• **DIRECTIVE**
Look through the data below and extract, unchanged, the lines from the one that contains "cad_parts[node].hide_render = cad_parts[node].hide_viewport" to the one that contains "obj.matrix_world = Matrix.Identity(4)", both included.
* BEGIN *
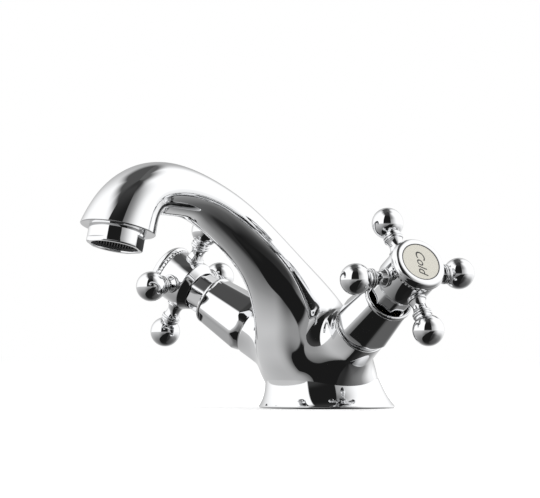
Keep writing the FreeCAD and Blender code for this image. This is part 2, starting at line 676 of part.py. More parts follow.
def spindle():
    """Splined stem with its driver plate, ring grooves and tapped end."""
    shape = cylinder(DISC_R - DRIVER_INSET, DRIVER_FROM, DRIVER_TOP)
    shape = shape.fuse(cylinder(STEM_R, DRIVER_FROM, BONNET_TOP))
    shape = shape.fuse(across(
        DISC_R - DRIVER_TONGUE_END, DRIVER_TONGUE_WIDTH, MOVING_TOP - DRIVER_TONGUE_DEPTH, DRIVER_TOP))
    shape = shape.fuse(toothed(SPLINE_R, SPLINE_ROOT_R, SPLINE_TEETH, BONNET_TOP, SPINDLE_TOP))
    for middle in (QUARTER_TURN, QUARTER_TURN + HALF_TURN):
        shape = shape.cut(sector(
            STEM_R, DISC_R, DISC_WINDOW_SPAN, middle, DRIVER_FROM - 1.0, DRIVER_TOP + 1.0))
    half = RING_GROOVE_WIDTH / 2.0
    for along in RINGS_AT:
        shape = shape.cut(ring(RING_GROOVE_R, STEM_R + 1.0, along - half, along + half))
    shape = shape.cut(ring(CLIP_GROOVE_R, STEM_R + 1.0, CLIP_FROM - FIT, CLIP_TOP + FIT))
    return shape.cut(cylinder(SCREW_R + FIT, SPINDLE_TOP - SCREW_REACH - 1.0, SPINDLE_TOP + 1.0))


def stem_rings():
    """Two rubber rings that seal the stem in the bonnet."""
    middle = RING_GROOVE_R + RING_FIT + RING_SECTION_R
    return Part.makeCompound([
        Part.makeTorus(middle, RING_SECTION_R, Vector(0, 0, along)) for along in RINGS_AT])


def retaining_clip():
    """Open spring ring that keeps the spindle in the bonnet."""
    shape = ring(CLIP_GROOVE_R + FIT, CLIP_R, CLIP_FROM, CLIP_TOP)
    mouth = across(CLIP_R + 1.0, CLIP_MOUTH, CLIP_FROM - 1.0, CLIP_TOP + 1.0)
    mouth.translate(Vector(CLIP_R + 1.0, 0, 0))
    return shape.cut(mouth)


# ================================================================ cover
def valve_cover():
    """Eight-sided bell that screws over the bonnet, with a round bead at its mouth."""
    corner = 1.0 / math.cos(math.pi / COVER_FACETS)
    faceted = Part.makeLoft([
        polygon(COVER_WIDE_FLAT_R * corner, COVER_FACETS, COVER_WIDE_AT),
        polygon(COVER_MOUTH_FLAT_R * corner, COVER_FACETS, COVER_MOUTH_AT),
    ], True, True)
    foot = prism(COVER_WIDE_FLAT_R * corner, COVER_FACETS, COVER_FOOT_AT, COVER_WIDE_AT)
    rounded = turned(
        (0, COVER_FOOT_AT), (COVER_FOOT_R, COVER_FOOT_AT),
        (COVER_WIDE_FLAT_R * corner - COVER_CORNER_TRIM, COVER_WIDE_AT),
        (COVER_MOUTH_FLAT_R * corner - COVER_CORNER_TRIM, COVER_MOUTH_AT), (0, COVER_MOUTH_AT),
    )
    bead_r = COVER_MOUTH_FLAT_R + COVER_BEAD_STANDS
    bead_from = COVER_MOUTH_AT - 2 * COVER_BEAD_R
    shoulder_r = bead_r - COVER_BEAD_R * COVER_BEAD_ROUND
    bead = turned(
        (COVER_MOUTH_R - 1.0, bead_from), (shoulder_r, bead_from),
        ((bead_r, COVER_MOUTH_AT - COVER_BEAD_R), (shoulder_r, COVER_MOUTH_AT)),
        (COVER_MOUTH_R - 1.0, COVER_MOUTH_AT),
    )
    shape = faceted.fuse(foot).common(rounded).fuse(bead)
    hollow = turned(
        (0, COVER_FOOT_AT - 1), (COVER_INNER_R, COVER_FOOT_AT - 1), (COVER_INNER_R, COVER_WIDE_AT),
        (COVER_INNER_R - COVER_TAPER * COVER_HOLLOW_TAPER, COVER_WEB_FROM), (0, COVER_WEB_FROM),
    )
    shape = shape.cut(hollow)
    shape = shape.cut(cylinder(BONNET_R + FIT, COVER_WEB_FROM - 1, COVER_WEB_TOP + 1))
    return shape.cut(cylinder(COVER_MOUTH_R, COVER_WEB_TOP, COVER_MOUTH_AT + 1)).removeSplitter()


# ================================================================ cross handle
def round_the_hub(shape):
    """Copies of a shape drawn along local X, one for each spoke."""
    copies = []
    for number in range(SPOKES):
        one = shape.copy()
        one.rotate(Vector(), Vector(0, 0, 1), 360.0 * number / SPOKES)
        copies.append(one)
    return copies


def outwards(shape):
    """Turns a shape drawn along local Z so that it points along local X, at the cross."""
    laid = shape.copy()
    laid.rotate(Vector(), Vector(0, 1, 0), 90)
    laid.translate(Vector(0, 0, CROSS_AT))
    return laid


def handle_hub():
    """Hub of the cross with its cavity, splined socket and eight-sided collar."""
    shape = turned(
        (0, HUB_FROM), (HUB_R - HUB_TAPER, HUB_FROM), (HUB_R - HUB_EDGE, HUB_WIDE_AT),
        (HUB_R, HUB_WIDE_AT + HUB_EDGE), (HUB_R, HUB_TOP), (0, HUB_TOP),
    )
    shape = shape.fuse(prism(COLLAR_CORNER_R, COLLAR_SIDES, COLLAR_FROM, HUB_WIDE_AT))
    shape = shape.cut(cylinder(HUB_CAVITY_R, HUB_CAVITY_FLOOR, HUB_TOP + 1.0))
    shape = shape.cut(toothed(
        SPLINE_R + SPLINE_FIT, SPLINE_ROOT_R + SPLINE_FIT, SPLINE_TEETH,
        COLLAR_FROM - 1.0, SPINDLE_TOP + FIT))
    shape = shape.cut(cylinder(SCREW_R + SCREW_HOLE_FIT, SPINDLE_TOP, HUB_CAVITY_FLOOR + 1.0))
    pin_hole = cylinder(SPOKE_STUD_R + FIT, HUB_R - SPOKE_STUD_LENGTH - FIT, HUB_R + 1.0)
    seat = cylinder(SPOKE_BOSS_R + FIT, HUB_R - SPOKE_BOSS_SEAT - FIT, HUB_R + 1.0)
    for hole in round_the_hub(outwards(pin_hole.fuse(seat))):
        shape = shape.cut(hole)
    return shape


def spoke():
    """One turned spoke: pin, boss, neck, double bead and ball, along local Z."""
    ball_from = SPOKE_REACH - math.sqrt(BALL_R ** 2 - SPOKE_BEAD_ROOT_R ** 2)
    bead_top = SPOKE_REACH - BALL_R + SPOKE_BEAD_TUCK
    half_bead = SPOKE_BEAD_WIDTH / 2.0
    beads_from = bead_top - 2 * SPOKE_BEAD_WIDTH
    neck_from = HUB_R + SPOKE_NECK_FROM
    seat = HUB_R - SPOKE_BOSS_SEAT
    boss_top = seat + SPOKE_BOSS_SEAT + SPOKE_BOSS_LENGTH - CORNER
    boss_edge_r = SPOKE_BOSS_R - CORNER
    run_out = SPOKE_NECK_R + CORNER
    return turned(
        (0, HUB_R - SPOKE_STUD_LENGTH), (SPOKE_STUD_R, HUB_R - SPOKE_STUD_LENGTH), (SPOKE_STUD_R, seat),
        (boss_edge_r, seat), (boss_edge_r, HUB_R - CORNER),
        ((SPOKE_BOSS_R, (HUB_R + boss_top) / 2.0), (boss_edge_r - CORNER, boss_top)),
        ((run_out, neck_from - 1.0), (SPOKE_NECK_R, neck_from)),
        ((run_out, beads_from - 1.0), (SPOKE_BEAD_ROOT_R, beads_from)),
        ((SPOKE_BEAD_R, beads_from + half_bead), (SPOKE_BEAD_ROOT_R, bead_top - SPOKE_BEAD_WIDTH)),
        ((SPOKE_BEAD_R, bead_top - half_bead), (SPOKE_BEAD_ROOT_R, bead_top)),
        (SPOKE_BEAD_ROOT_R, ball_from),
        ((BALL_R, SPOKE_REACH), (0, SPOKE_REACH + BALL_R)),
    )


def spokes():
    return Part.makeCompound(round_the_hub(outwards(spoke())))


def handle_screw():
    head_from = HUB_CAVITY_FLOOR + FIT
    head_top = head_from + SCREW_HEAD_HEIGHT
    shape = cylinder(SCREW_HEAD_R, head_from, head_top)
    shape = shape.fuse(cylinder(SCREW_R, SPINDLE_TOP - SCREW_REACH, head_from))
    return shape.cut(prism(SCREW_KEY_R, 6, head_top - SCREW_KEY_DEPTH, head_top + 1.0))


def index_ring():
    """Screwed cap that holds the index disc, with a knurled lower edge."""
    knurl_top = CAP_FROM + KNURL_HEIGHT
    knurl_root_r = KNURL_R - KNURL_DEPTH
    shape = turned(
        (0, knurl_top), (knurl_root_r, knurl_top),
        ((CAP_R, CAP_WIDE_AT), (CAP_R - CAP_EDGE_IN, CAP_WIDE_AT + CAP_EDGE_RISE)),
        ((CAP_R - CAP_BREAK * CAP_SLOPE, CAP_TOP - CORNER), (CAP_RIM_R, CAP_TOP)), (0, CAP_TOP),
    )
    shape = shape.fuse(toothed(KNURL_R, knurl_root_r, KNURL_COUNT, CAP_FROM, knurl_top))
    shape = shape.fuse(cylinder(CAP_SKIRT_R, CAP_FROM - CAP_SKIRT_LENGTH, CAP_FROM))
    recess_floor = INDEX_FROM - FIT
    shape = shape.cut(cylinder(INDEX_R + INDEX_GAP, recess_floor, CAP_TOP + 1.0))
    inner_r = CAP_SKIRT_R - CAP_SKIRT_WALL
    return shape.cut(cylinder(inner_r, CAP_FROM - CAP_SKIRT_LENGTH - 1.0, recess_floor - CAP_WEB))


def index_disc():
    return turned(
        (0, INDEX_FROM), (INDEX_R, INDEX_FROM), (INDEX_R, INDEX_TOP - CORNER),
        (INDEX_R - CORNER, INDEX_TOP), (0, INDEX_TOP))


# ================================================================ assembly
STILL_ON_VALVE = {
    "valve_cover": valve_cover,
    "cartridge_body": cartridge_body,
    "seat_seal": seat_seal,
    "fixed_disc": fixed_disc,
}
TURNS_ON_VALVE = {
    "handle_hub": handle_hub,
    "handle_spokes": spokes,
    "handle_screw": handle_screw,
    "index_ring": index_ring,
    "index_disc": index_disc,
    "spindle": spindle,
    "moving_disc": moving_disc,
    "stem_rings": stem_rings,
    "retaining_clip": retaining_clip,
}


def main():
    os.makedirs("parts", exist_ok=True)
    save("body_casting", body_casting())
    save("base_seal", base_seal())
    save("aerator_sleeve", aerator_sleeve())
    save("aerator_insert", aerator_insert())
    save("aerator_washer", aerator_washer())
    for name, make in STILL_ON_VALVE.items():
        shape = make()
        for side in SIDES:
            save(side + "_" + name, on_valve(shape, side))
    for name, make in TURNS_ON_VALVE.items():
        shape = make()
        for side in SIDES:
            save(side + "_" + name, on_valve(shape, side, REST_TURN[side]))


main()
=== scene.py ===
import math

import bmesh
import bpy
import numpy as np
from mathutils import Matrix, Vector


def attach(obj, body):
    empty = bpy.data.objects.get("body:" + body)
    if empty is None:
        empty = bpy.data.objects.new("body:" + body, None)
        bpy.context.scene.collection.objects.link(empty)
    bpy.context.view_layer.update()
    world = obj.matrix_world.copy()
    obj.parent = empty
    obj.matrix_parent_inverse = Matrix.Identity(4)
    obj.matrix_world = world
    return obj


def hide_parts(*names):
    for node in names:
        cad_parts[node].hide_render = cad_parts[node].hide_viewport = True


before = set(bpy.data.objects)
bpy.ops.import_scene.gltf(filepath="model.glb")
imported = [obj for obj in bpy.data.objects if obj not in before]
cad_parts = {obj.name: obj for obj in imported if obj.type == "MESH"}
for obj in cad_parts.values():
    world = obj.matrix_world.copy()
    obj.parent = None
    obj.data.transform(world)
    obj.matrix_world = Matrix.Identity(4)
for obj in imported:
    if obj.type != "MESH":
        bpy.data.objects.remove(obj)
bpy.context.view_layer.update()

bl_info = {
    "name": "Cross handle basin mixer",
    "version": (1, 0, 0),
    "blender": (4, 5, 0),
    "location": "View3D > Sidebar > Basin mixer",
    "description": "Builds the visible pieces of a basin mixer tap with two cross handles",
    "category": "Object",
}

MM = 0.001                       # the frame is in metres, the sizes below are in millimetres
SIDES = {"cold": 1.0, "hot": -1.0}
REST_TURN = {"cold": 3.9, "hot": -6.6}
AXIS_ROOT = np.array((0.0, -3.5, 15.5))
VALVE_TILT = math.radians(30.0)
VALVE_SWEEP = math.radians(14.4)

# Levels along a valve's axis, from the tap's middle plane outwards.
SOCKET_FACE = 39.0
COVER_FOOT = 39.6
COVER_WIDE = 43.6
COVER_MOUTH = 65.6
COVER_FLOOR = 60.0
COLLAR_FROM = 62.0
HUB_FROM = 73.4
HUB_WIDE = 76.6
HUB_TOP = 89.0
CROSS = 82.0
CAP_FROM = 89.05
CAP_TOP = 93.9
INDEX_LEVEL = CAP_TOP - 0.15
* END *
• **TASK RESPONSE**
        cad_parts[node].hide_render = cad_parts[node].hide_viewport = True


before = set(bpy.data.objects)
bpy.ops.import_scene.gltf(filepath="model.glb")
imported = [obj for obj in bpy.data.objects if obj not in before]
cad_parts = {obj.name: obj for obj in imported if obj.type == "MESH"}
for obj in cad_parts.values():
    world = obj.matrix_world.copy()
    obj.parent = None
    obj.data.transform(world)
    obj.matrix_world = Matrix.Identity(4)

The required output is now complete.